┏━━

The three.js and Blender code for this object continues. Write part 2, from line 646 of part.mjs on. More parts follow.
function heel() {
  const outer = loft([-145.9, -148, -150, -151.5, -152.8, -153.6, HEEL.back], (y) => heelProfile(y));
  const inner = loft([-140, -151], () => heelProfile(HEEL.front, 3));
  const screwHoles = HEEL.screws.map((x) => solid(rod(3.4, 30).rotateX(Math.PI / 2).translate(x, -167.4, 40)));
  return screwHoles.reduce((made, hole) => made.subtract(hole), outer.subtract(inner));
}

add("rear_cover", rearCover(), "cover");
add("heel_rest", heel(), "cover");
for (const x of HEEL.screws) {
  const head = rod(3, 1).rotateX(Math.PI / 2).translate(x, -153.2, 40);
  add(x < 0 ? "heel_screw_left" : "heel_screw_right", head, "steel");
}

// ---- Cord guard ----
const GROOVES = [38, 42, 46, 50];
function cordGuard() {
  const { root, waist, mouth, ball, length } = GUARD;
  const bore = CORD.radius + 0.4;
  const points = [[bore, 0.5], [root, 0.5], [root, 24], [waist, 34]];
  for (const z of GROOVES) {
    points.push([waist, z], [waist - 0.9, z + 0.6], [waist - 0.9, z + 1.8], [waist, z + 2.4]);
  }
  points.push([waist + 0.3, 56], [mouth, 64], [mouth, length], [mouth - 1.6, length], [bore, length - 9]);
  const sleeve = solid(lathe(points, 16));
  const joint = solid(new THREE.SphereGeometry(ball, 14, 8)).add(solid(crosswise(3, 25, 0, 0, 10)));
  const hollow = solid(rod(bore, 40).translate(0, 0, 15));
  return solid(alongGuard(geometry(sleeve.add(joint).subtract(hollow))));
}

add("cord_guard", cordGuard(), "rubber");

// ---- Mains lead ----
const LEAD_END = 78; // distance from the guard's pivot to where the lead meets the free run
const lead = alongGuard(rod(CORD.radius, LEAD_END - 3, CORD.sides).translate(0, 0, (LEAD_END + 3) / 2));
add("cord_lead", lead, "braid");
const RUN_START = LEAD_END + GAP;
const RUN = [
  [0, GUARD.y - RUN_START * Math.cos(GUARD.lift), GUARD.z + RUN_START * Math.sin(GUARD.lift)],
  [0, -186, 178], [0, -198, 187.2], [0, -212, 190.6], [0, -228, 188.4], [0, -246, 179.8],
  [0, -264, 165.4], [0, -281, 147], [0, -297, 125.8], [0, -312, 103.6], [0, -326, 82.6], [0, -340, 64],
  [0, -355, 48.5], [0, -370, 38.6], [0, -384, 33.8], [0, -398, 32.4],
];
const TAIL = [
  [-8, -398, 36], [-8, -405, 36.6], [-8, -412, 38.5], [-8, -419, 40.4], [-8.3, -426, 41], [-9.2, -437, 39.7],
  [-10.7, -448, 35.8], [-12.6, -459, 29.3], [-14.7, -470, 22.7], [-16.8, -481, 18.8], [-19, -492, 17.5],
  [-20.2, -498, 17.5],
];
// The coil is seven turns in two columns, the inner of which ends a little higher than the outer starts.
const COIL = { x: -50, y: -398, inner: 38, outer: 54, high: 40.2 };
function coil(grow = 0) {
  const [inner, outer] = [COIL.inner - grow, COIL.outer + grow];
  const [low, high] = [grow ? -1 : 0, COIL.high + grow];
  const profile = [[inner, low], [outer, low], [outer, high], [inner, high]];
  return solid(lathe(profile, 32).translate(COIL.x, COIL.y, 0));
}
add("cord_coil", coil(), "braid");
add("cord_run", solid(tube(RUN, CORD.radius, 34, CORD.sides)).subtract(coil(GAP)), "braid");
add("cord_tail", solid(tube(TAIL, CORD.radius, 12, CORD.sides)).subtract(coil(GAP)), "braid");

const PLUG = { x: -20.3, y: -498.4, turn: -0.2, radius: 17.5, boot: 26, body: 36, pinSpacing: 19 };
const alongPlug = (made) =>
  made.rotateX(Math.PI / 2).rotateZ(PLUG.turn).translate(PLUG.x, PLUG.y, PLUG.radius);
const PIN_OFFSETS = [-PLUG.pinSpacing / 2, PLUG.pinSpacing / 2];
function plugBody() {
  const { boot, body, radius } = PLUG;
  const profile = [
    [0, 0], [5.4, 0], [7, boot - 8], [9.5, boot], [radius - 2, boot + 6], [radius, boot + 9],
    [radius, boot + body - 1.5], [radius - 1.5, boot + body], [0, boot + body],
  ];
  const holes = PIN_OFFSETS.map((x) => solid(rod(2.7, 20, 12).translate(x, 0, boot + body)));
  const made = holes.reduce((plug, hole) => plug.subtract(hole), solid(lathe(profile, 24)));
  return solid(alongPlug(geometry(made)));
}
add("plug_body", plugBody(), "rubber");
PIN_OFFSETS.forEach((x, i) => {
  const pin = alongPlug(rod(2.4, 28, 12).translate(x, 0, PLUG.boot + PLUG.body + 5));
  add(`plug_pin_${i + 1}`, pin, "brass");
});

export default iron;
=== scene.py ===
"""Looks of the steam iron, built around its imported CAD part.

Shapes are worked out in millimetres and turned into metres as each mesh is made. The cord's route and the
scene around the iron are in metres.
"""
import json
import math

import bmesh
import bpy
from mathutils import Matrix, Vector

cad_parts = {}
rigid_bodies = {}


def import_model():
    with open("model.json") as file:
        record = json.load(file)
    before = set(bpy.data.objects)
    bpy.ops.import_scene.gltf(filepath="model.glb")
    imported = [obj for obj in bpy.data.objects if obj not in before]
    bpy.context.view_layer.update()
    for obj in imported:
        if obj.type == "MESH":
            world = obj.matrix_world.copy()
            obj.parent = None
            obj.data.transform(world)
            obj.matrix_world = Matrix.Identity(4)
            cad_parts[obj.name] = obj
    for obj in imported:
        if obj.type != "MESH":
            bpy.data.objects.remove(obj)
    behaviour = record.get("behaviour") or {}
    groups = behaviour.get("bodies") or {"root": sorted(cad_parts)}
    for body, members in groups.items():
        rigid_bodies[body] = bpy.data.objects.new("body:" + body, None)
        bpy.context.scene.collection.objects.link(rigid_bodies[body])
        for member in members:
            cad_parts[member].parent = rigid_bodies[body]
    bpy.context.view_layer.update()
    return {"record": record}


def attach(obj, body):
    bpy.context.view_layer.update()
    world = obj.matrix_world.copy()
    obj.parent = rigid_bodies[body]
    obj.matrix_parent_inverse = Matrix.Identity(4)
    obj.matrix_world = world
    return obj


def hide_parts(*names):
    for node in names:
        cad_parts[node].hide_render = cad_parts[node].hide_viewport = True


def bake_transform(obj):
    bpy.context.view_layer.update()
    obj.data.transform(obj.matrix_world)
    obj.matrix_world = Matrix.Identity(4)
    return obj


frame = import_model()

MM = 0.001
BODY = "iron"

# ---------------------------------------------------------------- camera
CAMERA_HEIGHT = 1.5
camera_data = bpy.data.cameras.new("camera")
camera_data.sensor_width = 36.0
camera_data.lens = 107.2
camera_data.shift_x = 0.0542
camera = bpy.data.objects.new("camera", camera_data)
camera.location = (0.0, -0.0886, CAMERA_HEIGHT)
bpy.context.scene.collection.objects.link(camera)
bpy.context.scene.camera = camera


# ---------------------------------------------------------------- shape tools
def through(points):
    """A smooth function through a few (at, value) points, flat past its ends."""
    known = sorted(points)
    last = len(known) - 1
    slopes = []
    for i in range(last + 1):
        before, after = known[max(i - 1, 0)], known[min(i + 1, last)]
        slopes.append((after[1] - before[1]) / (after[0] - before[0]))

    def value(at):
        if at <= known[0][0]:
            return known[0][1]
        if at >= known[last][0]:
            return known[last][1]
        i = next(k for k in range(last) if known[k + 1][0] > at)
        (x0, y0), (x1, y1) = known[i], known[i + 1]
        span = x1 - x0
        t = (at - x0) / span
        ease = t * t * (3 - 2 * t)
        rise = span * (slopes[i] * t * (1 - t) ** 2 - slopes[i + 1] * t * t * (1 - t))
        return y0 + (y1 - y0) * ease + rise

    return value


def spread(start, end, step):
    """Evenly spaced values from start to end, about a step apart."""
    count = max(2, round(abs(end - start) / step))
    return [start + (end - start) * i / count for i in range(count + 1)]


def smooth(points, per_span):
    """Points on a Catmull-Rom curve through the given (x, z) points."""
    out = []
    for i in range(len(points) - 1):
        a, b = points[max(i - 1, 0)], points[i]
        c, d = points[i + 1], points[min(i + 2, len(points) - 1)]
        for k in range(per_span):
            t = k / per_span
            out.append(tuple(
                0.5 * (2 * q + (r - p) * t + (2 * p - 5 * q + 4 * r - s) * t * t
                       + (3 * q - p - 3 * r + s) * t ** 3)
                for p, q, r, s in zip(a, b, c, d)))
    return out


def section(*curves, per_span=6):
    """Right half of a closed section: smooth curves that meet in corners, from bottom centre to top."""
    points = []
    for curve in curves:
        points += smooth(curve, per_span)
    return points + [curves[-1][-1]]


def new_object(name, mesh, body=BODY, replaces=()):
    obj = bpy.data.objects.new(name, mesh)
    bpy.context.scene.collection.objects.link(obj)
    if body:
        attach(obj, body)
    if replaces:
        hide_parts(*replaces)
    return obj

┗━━

Nothing beyond the required lines should be retyped: start with the line that contains "obj.matrix_world = world" and finish with the line that contains "slopes.append((after[1] - before[1])".

    obj.matrix_world = world
    return obj


def hide_parts(*names):
    for node in names:
        cad_parts[node].hide_render = cad_parts[node].hide_viewport = True


def bake_transform(obj):
    bpy.context.view_layer.update()
    obj.data.transform(obj.matrix_world)
    obj.matrix_world = Matrix.Identity(4)
    return obj


frame = import_model()

MM = 0.001
BODY = "iron"

# ---------------------------------------------------------------- camera
CAMERA_HEIGHT = 1.5
camera_data = bpy.data.cameras.new("camera")
camera_data.sensor_width = 36.0
camera_data.lens = 107.2
camera_data.shift_x = 0.0542
camera = bpy.data.objects.new("camera", camera_data)
camera.location = (0.0, -0.0886, CAMERA_HEIGHT)
bpy.context.scene.collection.objects.link(camera)
bpy.context.scene.camera = camera


# ---------------------------------------------------------------- shape tools
def through(points):
    """A smooth function through a few (at, value) points, flat past its ends."""
    known = sorted(points)
    last = len(known) - 1
    slopes = []
    for i in range(last + 1):
        before, after = known[max(i - 1, 0)], known[min(i + 1, last)]
        slopes.append((after[1] - before[1]) / (after[0] - before[0]))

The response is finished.